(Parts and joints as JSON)
________________________________________
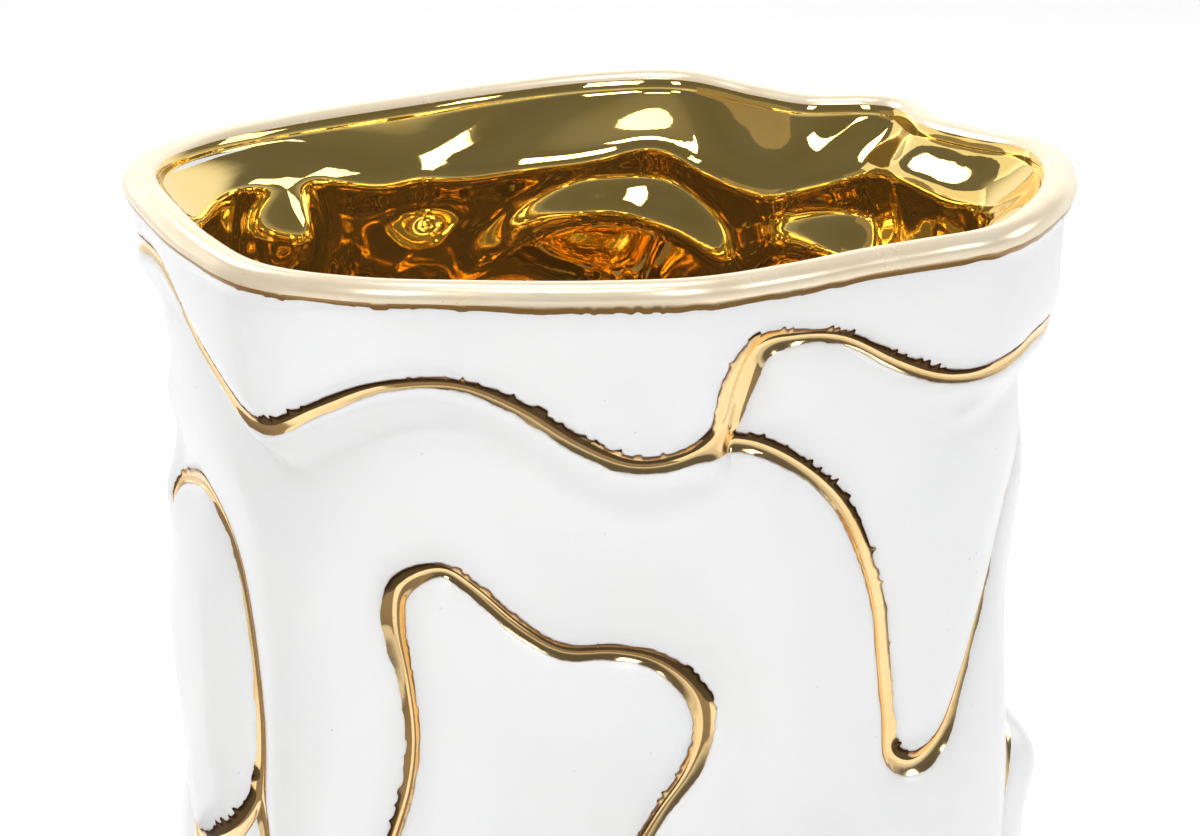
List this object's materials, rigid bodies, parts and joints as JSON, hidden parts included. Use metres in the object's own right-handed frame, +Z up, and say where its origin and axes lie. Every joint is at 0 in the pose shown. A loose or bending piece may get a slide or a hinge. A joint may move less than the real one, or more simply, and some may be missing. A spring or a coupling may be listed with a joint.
{
  "type": "porcelain vase",
  "caption": "Tall white porcelain vase with a wavy mouth, gold-inlaid meandering grooves, a gilded lip and a mirror-gold inside, on an unglazed foot ring.",
  "frame": {"origin": "centre of the foot ring, on the table", "axes": "+Z up along the vase; -Y is the front that the picture shows, +X its right"},
  "size_m": [0.1699, 0.1698, 0.2729],
  "materials": {
    "porcelain": "satin",
    "bisque": "matte",
    "gold_mirror": "polished",
    "gold_lip": "satin",
    "gold_line": "gloss"
  },
  "bodies": {
    "root": {"porcelain_body": "porcelain", "foot_ring": "bisque", "gold_lining": "gold_mirror", "gold_lip": "gold_lip", "gold_line_collar": "gold_line", "gold_line_front_arch": "gold_line", "gold_line_left_leaf": "gold_line", "gold_line_right_leaf": "gold_line", "gold_line_front_hook": "gold_line", "gold_line_back_left": "gold_line", "gold_line_back_middle": "gold_line", "gold_line_back_right": "gold_line", "gold_line_low_front": "gold_line", "gold_line_low_right": "gold_line", "gold_line_low_left": "gold_line", "gold_line_low_back": "gold_line", "gold_line_low_back_right": "gold_line"}
  },
  "joints": []
}
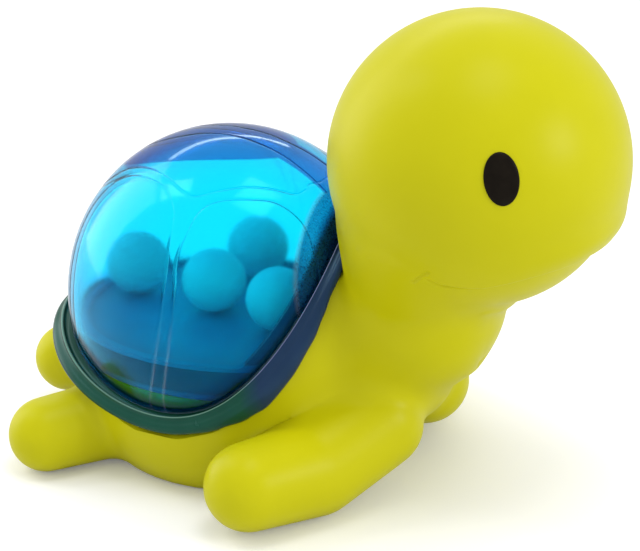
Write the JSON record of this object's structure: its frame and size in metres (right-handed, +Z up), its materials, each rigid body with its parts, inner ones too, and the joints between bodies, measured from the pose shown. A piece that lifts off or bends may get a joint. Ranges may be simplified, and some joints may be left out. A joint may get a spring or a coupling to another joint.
{
  "type": "squeaky bath toy",
  "caption": "Soft vinyl turtle bath toy with a round head, four flippers and a clear blue domed shell that holds loose rattle balls over a squeaker.",
  "frame": {"origin": "on the floor, under the middle of the toy's length and width", "axes": "+X towards the nose, +Y towards the turtle's left, +Z up"},
  "size_m": [0.1158, 0.0824, 0.0869],
  "materials": {
    "lime_vinyl": "satin soft vinyl",
    "eye_black": "smooth black print",
    "clear_blue": "clear tinted",
    "rim_blue": "tinted, polished",
    "tub_blue": "tinted",
    "ball_white": "matt",
    "squeaker_white": "matt",
    "reed_film": "clear film"
  },
  "bodies": {
    "toy": {"body_skin": "lime_vinyl", "eye_left": "eye_black", "eye_right": "eye_black", "shell_dome": "clear_blue", "shell_rim": "rim_blue", "rattle_tub": "tub_blue", "squeaker_cup": "squeaker_white", "squeaker_shoe": "squeaker_white", "squeaker_cap": "squeaker_white"},
    "ball_1": {"rattle_ball_1": "ball_white"},
    "ball_2": {"rattle_ball_2": "ball_white"},
    "ball_3": {"rattle_ball_3": "ball_white"},
    "ball_4": {"rattle_ball_4": "ball_white"},
    "reed": {"squeaker_reed": "reed_film"}
  },
  "joints": [
    {"name": "ball_1_hop", "type": "slide", "parent": "toy", "child": "ball_1", "axis": [0, 0, 1], "range_m": [0, 0.007]},
    {"name": "ball_2_hop", "type": "slide", "parent": "toy", "child": "ball_2", "axis": [0, 0, 1], "range_m": [0, 0.02]},
    {"name": "ball_3_hop", "type": "slide", "parent": "toy", "child": "ball_3", "axis": [0, 0, 1], "range_m": [0, 0.008]},
    {"name": "ball_4_hop", "type": "slide", "parent": "toy", "child": "ball_4", "axis": [0, 0, 1], "range_m": [0, 0.017]},
    {"name": "reed_beat", "type": "hinge", "parent": "toy", "child": "reed", "pos_m": [-0.01475, 0, 0.0025], "axis": [0, 1, 0], "range_deg": [0, 4], "stiffness_Nm_per_rad": 0.00005}
  ]
}
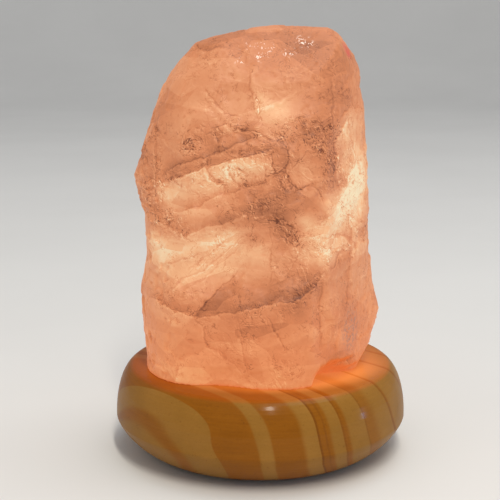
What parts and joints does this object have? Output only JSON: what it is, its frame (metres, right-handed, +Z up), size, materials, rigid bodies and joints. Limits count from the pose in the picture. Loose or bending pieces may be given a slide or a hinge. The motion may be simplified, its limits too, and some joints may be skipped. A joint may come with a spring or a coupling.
{
  "type": "table lamp",
  "caption": "Table lamp: a rough block of glowing rose quartz stands over a small screw-in bulb on a round varnished pine base with rubber feet.",
  "frame": {"origin": "centre of the base, on the surface that the rubber feet stand on", "axes": "+Z up, -Y towards the front that the picture shows, +Y out of the cord inlet at the back"},
  "size_m": [0.134, 0.1337, 0.194],
  "materials": {
    "pine": "gloss",
    "foot_rubber": "matte",
    "fibre_board": "matte",
    "black_rubber": "matte",
    "screw_brass": "satin",
    "tube_brass": "satin",
    "zinc_steel": "satin",
    "holder_plastic": "satin",
    "white_ceramic": "matte",
    "socket_brass": "satin",
    "contact_bronze": "satin",
    "solder": "satin",
    "black_glass": "gloss",
    "nickelled_brass": "satin",
    "stem_glass": "gloss",
    "wire_metal": "satin",
    "bulb_glass": "gloss",
    "lit_filament": "satin",
    "rose_quartz": "satin"
  },
  "bodies": {
    "base": {"wood_base": "pine", "foot_front_right": "foot_rubber", "foot_back_right": "foot_rubber", "foot_back_left": "foot_rubber", "foot_front_left": "foot_rubber", "bottom_cover": "fibre_board", "cover_screws": "screw_brass", "cord_bushing": "black_rubber", "threaded_tube": "tube_brass", "tube_nut": "tube_brass", "nut_washer": "zinc_steel", "seat_washer": "zinc_steel", "holder_cap": "holder_plastic", "locking_screw": "zinc_steel", "ceramic_insert": "white_ceramic", "holder_shell": "holder_plastic", "screw_socket": "socket_brass", "centre_contact": "contact_bronze", "side_contact": "contact_bronze", "contact_rivet": "tube_brass", "terminal_screws": "screw_brass"},
    "bulb_end": {"bulb_end_contact": "solder", "bulb_insulator": "black_glass"},
    "bulb": {"bulb_screw_cap": "nickelled_brass", "bulb_glass": "bulb_glass", "bulb_stem": "stem_glass", "lead_wires": "wire_metal", "filament": "lit_filament", "filament_supports": "wire_metal"},
    "stone": {"rose_quartz_stone": "rose_quartz"}
  },
  "joints": [
    {"name": "stone_lift", "type": "slide", "parent": "base", "child": "stone", "axis": [0, 0, 1], "range_m": [0, 0.1]},
    {"name": "bulb_rise", "type": "slide", "parent": "base", "child": "bulb_end", "axis": [0, 0, 1], "range_m": [0, 0.00988]},
    {"name": "bulb_turn", "type": "hinge", "parent": "bulb_end", "child": "bulb", "pos_m": [0, 0, 0.0637], "axis": [0, 0, 1], "range_deg": [0, 1261]}
  ],
  "couplings": [
    {"joint": "bulb_turn", "follows": "bulb_rise", "rad_per_m": 2226.5}
  ]
}
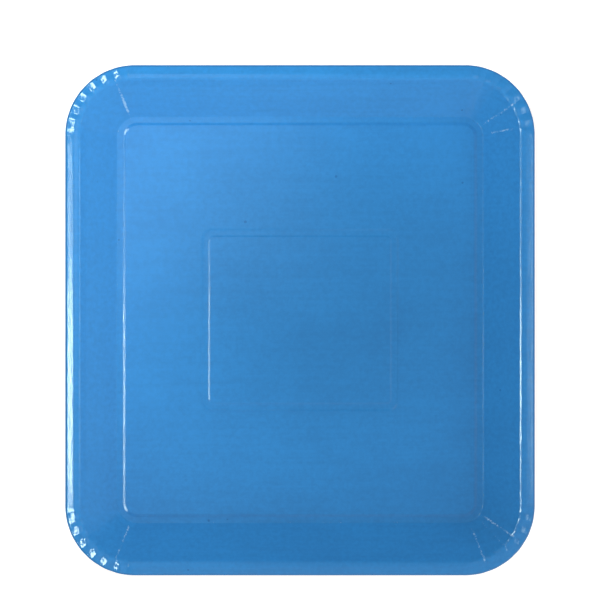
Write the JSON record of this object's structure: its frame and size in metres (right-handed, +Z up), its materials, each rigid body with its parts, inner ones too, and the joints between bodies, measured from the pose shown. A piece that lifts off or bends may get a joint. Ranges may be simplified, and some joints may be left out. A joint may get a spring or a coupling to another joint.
{
  "type": "paperboard plate",
  "caption": "Shallow rectangular paperboard plate, press-formed with pleated corners and a turned-down rim, printed blue and varnished on its food side.",
  "frame": {"origin": "middle of the plate on the surface it stands on, at the underside of the pressed foot groove", "axes": "+Z up, out of the open side; +X across the shorter side; +Y along the longer side"},
  "size_m": [0.23, 0.25, 0.017],
  "materials": {
    "printed_face": "gloss",
    "board_core": "matte",
    "back_liner": "matte"
  },
  "bodies": {
    "root": {"printed_face": "printed_face", "board_core": "board_core", "back_liner": "back_liner"}
  },
  "joints": []
}
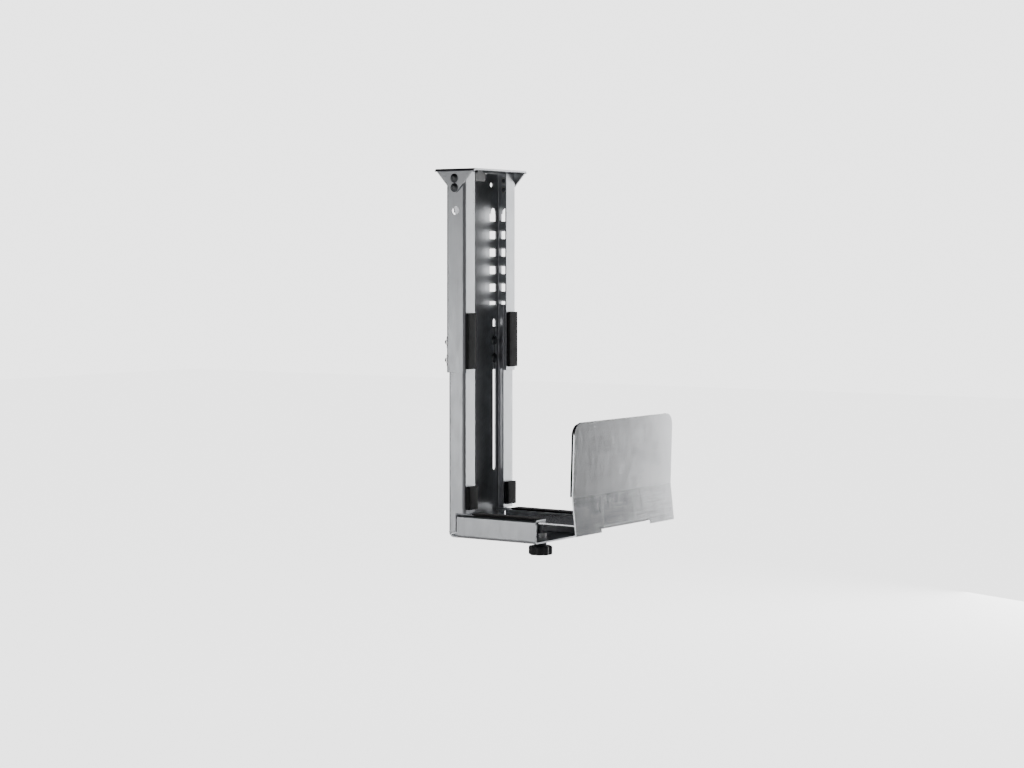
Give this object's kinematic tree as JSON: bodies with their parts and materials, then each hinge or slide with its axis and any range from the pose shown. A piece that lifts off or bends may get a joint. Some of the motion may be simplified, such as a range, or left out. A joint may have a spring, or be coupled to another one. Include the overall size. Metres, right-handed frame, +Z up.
{
  "type": "under-desk computer holder",
  "caption": "Under-desk computer holder: slotted telescopic steel hanger with a base channel and a side plate clamped by a hand knob.",
  "frame": {"origin": "centre of the desk plate's top face, which meets the underside of the desk", "axes": "+X from the upright towards the computer, +Y from the desk's front to its back, +Z up"},
  "size_m": [0.2735, 0.25, 0.533],
  "materials": {
    "satin_sheet": "satin silver finish on folded sheet",
    "grey_tab": "matt grey",
    "zinc": "zinc plated",
    "black_plastic": "fine moulded grain",
    "foam": "closed-cell foam"
  },
  "bodies": {
    "hanger": {"desk_plate": "satin_sheet", "stop_tab": "grey_tab", "upper_rail": "satin_sheet", "flange_screws": "zinc", "flange_nuts": "zinc", "height_bolts": "zinc", "height_washers": "zinc", "height_nuts": "zinc", "upper_rail_pads": "foam"},
    "lower_rail": {"lower_rail": "satin_sheet", "lower_rail_pads": "foam", "base_pads": "foam", "weld_nut": "zinc"},
    "side_plate": {"side_plate": "satin_sheet", "side_pad": "foam"},
    "clamp_foot": {"pressure_foot": "black_plastic"},
    "knob": {"knob": "black_plastic", "clamp_stud": "zinc", "knob_washer": "zinc"}
  },
  "joints": [
    {"name": "height_slide", "type": "slide", "parent": "hanger", "child": "lower_rail", "axis": [0, 0, 1], "range_m": [-0.025, 0.15]},
    {"name": "width_slide", "type": "slide", "parent": "lower_rail", "child": "side_plate", "axis": [1, 0, 0], "range_m": [-0.09, 0.01]},
    {"name": "clamp_travel", "type": "slide", "parent": "lower_rail", "child": "clamp_foot", "axis": [0, 0, 1], "range_m": [-0.005, 0]},
    {"name": "knob_turn", "type": "hinge", "parent": "clamp_foot", "child": "knob", "pos_m": [0.1, 0, -0.52], "axis": [0, 0, 1], "range_deg": [-1440, 0]}
  ],
  "couplings": [
    {"joint": "knob_turn", "follows": "clamp_travel", "rad_per_m": 5026.5}
  ]
}
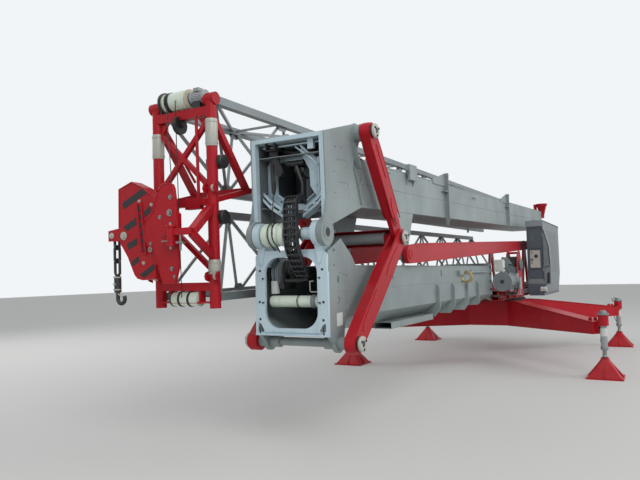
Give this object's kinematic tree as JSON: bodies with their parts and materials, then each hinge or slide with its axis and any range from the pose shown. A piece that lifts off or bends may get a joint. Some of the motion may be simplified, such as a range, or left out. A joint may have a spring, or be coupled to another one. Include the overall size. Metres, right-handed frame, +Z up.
________________________________________
EXERCISE INSTRUCTIONS:
Report how many lines above hold the string "axes", giving nothing but the number.

THE RESULT:
6